AVAILABLE DATA:

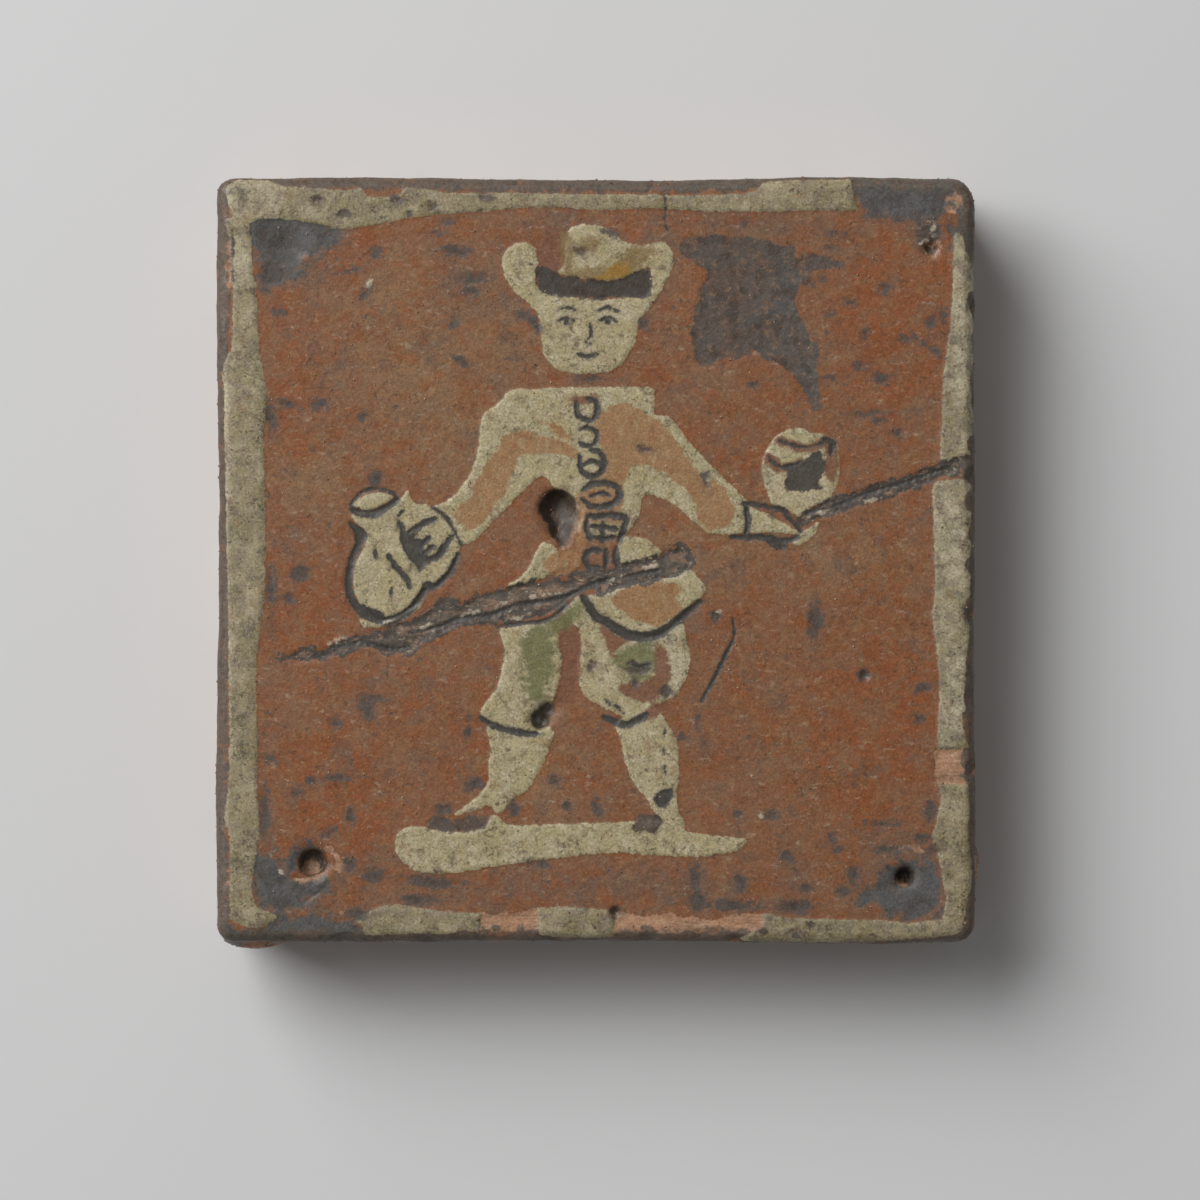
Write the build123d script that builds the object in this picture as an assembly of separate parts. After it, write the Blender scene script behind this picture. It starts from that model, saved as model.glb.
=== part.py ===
"""A hand-made earthenware tile with a raised slip border, lying face up on its back.

The tile is one fired piece. Its cut edges lean in towards the back, its face edge is rounded and
chipped, and its face holds the nail pricks of the cutting board, a burst air pocket and small pits.
Units are millimetres. The origin is the middle of the back, +Z points out of the glazed face, and
+Y points to the side that is the top of the picture.
"""

from build123d import *
import math
import os

# Overall size, measured on the glazed face
FACE_WIDTH = 134.0
FACE_HEIGHT = 135.0
BODY_THICKNESS = 24.6

# Edges
UNDERCUT = 1.6
RIM_RADIUS = 2.0
BACK_EDGE_RADIUS = 0.9

# Slip border: white clay laid on along the four sides. The corner of a narrow strip is rounded less, by a
# share of its width.
SLIP_THICKNESS = 0.4
SLIP_EDGE_BEVEL = 0.2
SLIP_CORNER_RADIUS = 0.8
SLIP_CORNER_SHARE = 0.45
SLIP_WAVE_RADIUS = 16.0
SLIP_ROOTING = 0.6
SLIP_SETBACK = 0.3

# Each corner as one or two turns: the distance in from the square corner along X and along Y, and its radius
CORNER_TOP_LEFT = [(0.0, 0.0, 3.0)]
CORNER_TOP_RIGHT = [(2.4, 0.0, 4.5), (0.0, 3.4, 5.5)]
CORNER_BOTTOM_RIGHT = [(0.0, 0.0, 3.4)]
CORNER_BOTTOM_LEFT = [(0.0, 0.0, 3.0)]

# How far each hand-cut edge wanders outwards, at shares of the half side from its middle, clockwise
WANDER_RADIUS = 300.0
TOP_WANDER = [(-0.62, 0.3), (-0.30, -0.1), (0.20, -0.3), (0.60, 0.3)]
RIGHT_WANDER = [(0.50, -0.1), (0.10, 0.1), (-0.30, -0.2), (-0.70, 0.2)]
BOTTOM_WANDER = [(0.70, 0.5), (0.30, 0.0), (-0.15, -0.2), (-0.60, 0.1)]
LEFT_WANDER = [(-0.60, 0.3), (-0.25, -0.1), (0.15, -0.3), (0.60, 0.2)]

# Width of the slip border along each side, at shares of the half side from its middle, clockwise
TOP_BAND = [(-0.93, 6.6), (-0.80, 8.2), (-0.60, 8.2), (-0.40, 6.6), (-0.15, 5.3), (0.02, 6.2), (0.20, 5.8),
            (0.45, 6.0), (0.68, 6.0)]
RIGHT_UPPER_BAND = [(0.84, 3.9), (0.60, 4.8), (0.40, 6.0), (0.24, 7.0)]
RIGHT_LOWER_BAND = [(0.17, 7.3), (0.02, 7.2), (-0.10, 6.4), (-0.24, 7.6), (-0.45, 6.6), (-0.70, 7.0),
                    (-0.90, 5.4)]
BOTTOM_BAND = [(0.93, 5.0), (0.70, 4.4), (0.45, 5.2), (0.05, 5.8), (-0.10, 6.8), (-0.30, 5.8), (-0.48, 6.9),
               (-0.64, 5.4)]
LEFT_BAND = [(-0.94, 6.4), (-0.75, 7.0), (-0.50, 7.1), (-0.24, 6.7), (-0.05, 8.2), (0.12, 7.6), (0.26, 7.0),
             (0.40, 8.6), (0.54, 7.6), (0.70, 6.4), (0.84, 5.2)]

# Nail pricks: the distance in from the two nearest sides, the mouth radius, foot radius and depth of the hole,
# then the radius and depth of the dish pressed round it
NAIL_BOTTOM_LEFT = (17.0, 14.1, 2.6, 1.7, 2.8, 3.8, 0.5)
NAIL_BOTTOM_RIGHT = (12.5, 11.6, 1.8, 0.9, 3.4, 2.7, 0.5)
NAIL_TOP_LEFT = (12.0, 11.0, 1.8, 1.2, 0.7, 5.0, 0.5)
NAIL_TOP_RIGHT = (8.0, 12.5, 1.4, 0.7, 1.2, 1.9, 0.4)

# Rounded hollows in the face, each as balls: X, Y, mouth radius, depth
BURST_POCKET = [(-6.7, 9.2, 3.5, 2.7), (-5.9, 8.2, 3.9, 1.1), (-6.3, 5.6, 2.4, 1.9), (-5.9, 3.2, 1.2, 0.9)]
KNEE_PIT = [(-9.9, -28.0, 2.1, 1.6), (-8.7, -26.3, 1.9, 1.1)]
SMALL_PITS = [(3.4, -62.0, 1.0, 0.8), (47.4, -20.3, 1.0, 0.5)]

# Chips out of the face edge, measured where its two sides would meet square: share of the half side,
# length along it, reach inwards, depth down
TOP_CHIPS = [(-0.62, 7.0, 1.5, 1.6), (0.33, 5.0, 1.4, 1.5)]
RIGHT_CHIPS = [(0.66, 3.8, 1.7, 1.7), (0.41, 4.6, 1.6, 1.9), (0.21, 5.6, 2.1, 1.8), (-0.15, 5.0, 2.0, 2.2),
               (-0.36, 6.0, 1.9, 2.0), (-0.55, 4.4, 1.7, 1.8)]
BOTTOM_CHIPS = [(-0.66, 7.0, 1.7, 2.2), (-0.44, 5.2, 1.6, 1.8), (-0.10, 6.4, 1.8, 1.9), (0.14, 6.0, 1.8, 2.0),
                (0.37, 4.6, 1.6, 1.8)]
LEFT_CHIPS = [(0.76, 9.6, 1.6, 1.9), (0.30, 5.0, 1.5, 1.7), (-0.34, 6.4, 1.6, 1.8)]

# Clay lips pushed out below the face edge: share of the half side, diameter, reach outwards, depth of
# the middle
BOTTOM_LIP = (-0.905, 11.0, 1.5, 8.5)
RIGHT_LIP = (-0.795, 8.0, 0.8, 7.5)

HALF_WIDTH = FACE_WIDTH / 2
HALF_HEIGHT = FACE_HEIGHT / 2


def rounded_edges(turns):
    """The closed run of straight lines and tangent arcs that turns at each point, given as (x, y, radius)."""
    edges = []
    ends = []
    for number, (x, y, radius) in enumerate(turns):
        here = Vector(x, y)
        back = (Vector(*turns[number - 1][:2]) - here).normalized()
        ahead = (Vector(*turns[(number + 1) % len(turns)][:2]) - here).normalized()
        half_angle = math.radians(back.get_angle(ahead) / 2)
        start = here + back * (radius / math.tan(half_angle))
        end = here + ahead * (radius / math.tan(half_angle))
        inward = (back + ahead).normalized() * (radius / math.sin(half_angle) - radius)
        edges.append(ThreePointArc(start, here + inward, end))
        ends.append((start, end))
    for number, (start, end) in enumerate(ends):
        edges.append(Line(ends[number - 1][1], start))
    return edges


def corner_turns(corner_x, corner_y, turns):
    """The turns of one corner of the tile, set in from its square corner."""
    return [(corner_x * (HALF_WIDTH - in_x), corner_y * (HALF_HEIGHT - in_y), r) for in_x, in_y, r in turns]


def side_turns(side, wander):
    """The soft bends of one hand-cut side."""
    half_along, half_across = half_sides(side)
    return [(*on_side(side, share * half_along, half_across + out), WANDER_RADIUS) for share, out in wander]


def clay_slab():
    """The cut slab, drawn in towards its back, with both edges rounded."""
    turns = corner_turns(-1, 1, CORNER_TOP_LEFT) + side_turns("top", TOP_WANDER)
    turns += corner_turns(1, 1, CORNER_TOP_RIGHT) + side_turns("right", RIGHT_WANDER)
    turns += corner_turns(1, -1, CORNER_BOTTOM_RIGHT) + side_turns("bottom", BOTTOM_WANDER)
    turns += corner_turns(-1, -1, CORNER_BOTTOM_LEFT) + side_turns("left", LEFT_WANDER)
    face = Pos(0, 0, BODY_THICKNESS) * make_face(rounded_edges(turns))
    lean = math.degrees(math.atan(UNDERCUT / BODY_THICKNESS))
    slab = extrude(face, BODY_THICKNESS, dir=(0, 0, -1), taper=lean)
    slab = fillet(slab.faces().sort_by(Axis.Z)[-1].edges(), RIM_RADIUS)
    return fillet(slab.faces().sort_by(Axis.Z)[0].edges(), BACK_EDGE_RADIUS)


def on_side(side, along, out):
    """The point of a side that is along it from its middle and out from the tile's middle."""
    return {
        "top": (along, out),
        "right": (out, along),
        "bottom": (along, -out),
        "left": (-out, along),
    }[side]


def half_sides(side):
    """Half the length of a side, and its distance from the tile's middle."""
    if side in ("top", "bottom"):
        return HALF_WIDTH, HALF_HEIGHT
    return HALF_HEIGHT, HALF_WIDTH


def slip_band(side, widths):
    """A strip of slip along one side, from the rounded rim to its own wavy inner edge."""
    half_along, half_across = half_sides(side)
    outer_setback = RIM_RADIUS + SLIP_SETBACK
    turns = []
    for share, width in (widths[-1], widths[0]):
        radius = min(SLIP_CORNER_RADIUS, SLIP_CORNER_SHARE * (width - outer_setback))
        outer_corner = (*on_side(side, share * half_along, half_across - outer_setback), radius)
        inner_corner = (*on_side(side, share * half_along, half_across - width), radius)
        turns += [outer_corner, inner_corner] if turns else [inner_corner, outer_corner]
    for share, width in widths[1:-1]:
        turns.append((*on_side(side, share * half_along, half_across - width), SLIP_WAVE_RADIUS))
    band = extrude(make_face(rounded_edges(turns)), SLIP_ROOTING + SLIP_THICKNESS, dir=(0, 0, 1))
    band = chamfer(band.faces().sort_by(Axis.Z)[-1].edges(), SLIP_EDGE_BEVEL)
    return Pos(0, 0, BODY_THICKNESS - SLIP_ROOTING) * band


def hollow(x, y, mouth, depth):
    """A ball that cuts a round hollow of that mouth radius and depth into the face."""
    radius = (mouth**2 + depth**2) / (2 * depth)
    return Pos(x, y, BODY_THICKNESS - depth + radius) * Sphere(radius)


def nail_prick(corner_x, corner_y, prick):
    """A tapered blind hole and the shallow dish round its mouth, measured in from a corner."""
    in_x, in_y, mouth, foot, depth, dish_mouth, dish_depth = prick
    x = corner_x * (HALF_WIDTH - in_x)
    y = corner_y * (HALF_HEIGHT - in_y)
    hole = Pos(x, y, BODY_THICKNESS - depth / 2) * Cone(foot, mouth, depth)
    return [hole, hollow(x, y, dish_mouth, dish_depth)]


def edge_chip(side, share, length, reach, depth):
    """A ball that breaks a flake of that length, reach inwards and depth out of the face edge."""
    half_along, half_across = half_sides(side)
    half_length = length / 2
    out = (half_length**2 - reach**2) / (2 * reach)
    up = (half_length**2 - depth**2) / (2 * depth)
    radius = math.hypot(out, up, half_length)
    x, y = on_side(side, share * half_along, half_across + out)
    return Pos(x, y, BODY_THICKNESS + up) * Sphere(radius)


def clay_lip(side, share, diameter, reach, drop):
    """A low round swelling of clay on one cut side, the cap of a ball that sits mostly inside the slab."""
    half_along, half_across = half_sides(side)
    radius = ((diameter / 2)**2 + reach**2) / (2 * reach)
    x, y = on_side(side, share * half_along, half_across + reach - radius)
    block_x, block_y = on_side(side, share * half_along, half_across)
    level = BODY_THICKNESS - drop
    block = Pos(block_x, block_y, level) * Box(diameter, diameter, diameter)
    return Pos(x, y, level) * Sphere(radius) & block


def tile():
    """The whole fired tile as one solid."""
    body = clay_slab()
    body += clay_lip("bottom", *BOTTOM_LIP)
    body += clay_lip("right", *RIGHT_LIP)
    for side, widths in (("top", TOP_BAND), ("right", RIGHT_UPPER_BAND), ("right", RIGHT_LOWER_BAND),
                         ("bottom", BOTTOM_BAND), ("left", LEFT_BAND)):
        body += slip_band(side, widths)
    cuts = []
    for corner_x, corner_y, prick in ((-1, -1, NAIL_BOTTOM_LEFT), (1, -1, NAIL_BOTTOM_RIGHT),
                                      (-1, 1, NAIL_TOP_LEFT), (1, 1, NAIL_TOP_RIGHT)):
        cuts += nail_prick(corner_x, corner_y, prick)
    cuts += [hollow(*ball) for ball in BURST_POCKET + KNEE_PIT + SMALL_PITS]
    for side, chips in (("top", TOP_CHIPS), ("right", RIGHT_CHIPS), ("bottom", BOTTOM_CHIPS),
                        ("left", LEFT_CHIPS)):
        cuts += [edge_chip(side, *chip) for chip in chips]
    for cut in cuts:
        body -= cut
    return body


os.makedirs("parts", exist_ok=True)
export_step(tile(), "parts/tile.step")
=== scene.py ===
"""Slip-decorated red earthenware tile under worn lead glaze: its fine relief and finish.

The tile's face is drawn in millimetres, x to the right and y towards the top of the picture,
with the origin in the middle. Meshes are turned to metres where they are made.
"""
import math

import bpy
import numpy as np
from bpy.props import FloatProperty, FloatVectorProperty, IntProperty, PointerProperty
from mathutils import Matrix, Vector, noise
from mathutils.bvhtree import BVHTree
from mathutils.geometry import delaunay_2d_cdt


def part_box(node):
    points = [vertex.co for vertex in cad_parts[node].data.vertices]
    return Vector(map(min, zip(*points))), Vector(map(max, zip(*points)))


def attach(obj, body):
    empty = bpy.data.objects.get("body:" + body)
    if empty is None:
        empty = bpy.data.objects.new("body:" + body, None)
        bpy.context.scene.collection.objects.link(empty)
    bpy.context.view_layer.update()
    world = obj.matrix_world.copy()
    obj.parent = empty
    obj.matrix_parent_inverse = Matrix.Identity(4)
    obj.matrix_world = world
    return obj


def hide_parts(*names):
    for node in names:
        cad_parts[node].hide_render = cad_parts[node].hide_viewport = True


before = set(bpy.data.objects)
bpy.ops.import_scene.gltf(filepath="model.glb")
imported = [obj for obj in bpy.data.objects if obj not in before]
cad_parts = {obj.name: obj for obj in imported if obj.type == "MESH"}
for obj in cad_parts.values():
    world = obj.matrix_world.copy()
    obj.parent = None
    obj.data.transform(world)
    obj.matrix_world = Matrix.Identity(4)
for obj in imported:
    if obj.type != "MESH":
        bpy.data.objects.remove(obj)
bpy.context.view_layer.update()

bl_info = {
    "name": "Slipware tile",
    "version": (1, 0, 0),
    "blender": (4, 5, 0),
    "location": "3D View > Sidebar > Tile",
    "description": "Finishes a hand-made slip-decorated earthenware tile and lights it",
    "category": "Object",
}

MM = 0.001
NODE = "tile"
BODY = "root"
LOW, HIGH = (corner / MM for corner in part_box(NODE))
SLIP_THICKNESS = 0.4
FACE_Z = HIGH.z - SLIP_THICKNESS

# Mesh of the face: how far from a coat's edge its depth is kept, and where the points lie 2 and 4 times as close

REACH = 3.0
FINE_WITHIN = 1.1
FINEST_WITHIN = 0.42

# Mesh of the edge: a rounded rectangle inside the outline sends rays out from its stations. The rim and the back
# edge are roundings, with a row of points at each angle, in degrees above the level.

WALK_CORNER = 6.0
WALK_INSET = 1.0
RIM_RADIUS = 2.0
BACK_RADIUS = 0.9
RIM_ANGLES = range(90, -1, -10)
BACK_ANGLES = (-15, -45, -90)
SIDE_ROWS = 19
WALL_RAY = 12
ROUND_RAY = 8

# Rows from the face outwards: over these the roughness comes in, the face's relief fades out, and the bake map
# counts them as face

ROUGH_ROWS = 5
FADE_ROWS = 9
MAP_ROWS = 7

# The studio, in metres, and the middle of the picture, in mm

FLOOR_HALF = 3.0
LAMP_PLACE = (-1.15, 1.0, 1.38)
PICTURE_MIDDLE = (0.7, -7.05)


# Slip border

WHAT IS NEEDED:
Search the lines above for the string "Identity", then show every one that has it.

EXPECTED OUTPUT:
    obj.matrix_parent_inverse = Matrix.Identity(4)
    obj.matrix_world = Matrix.Identity(4)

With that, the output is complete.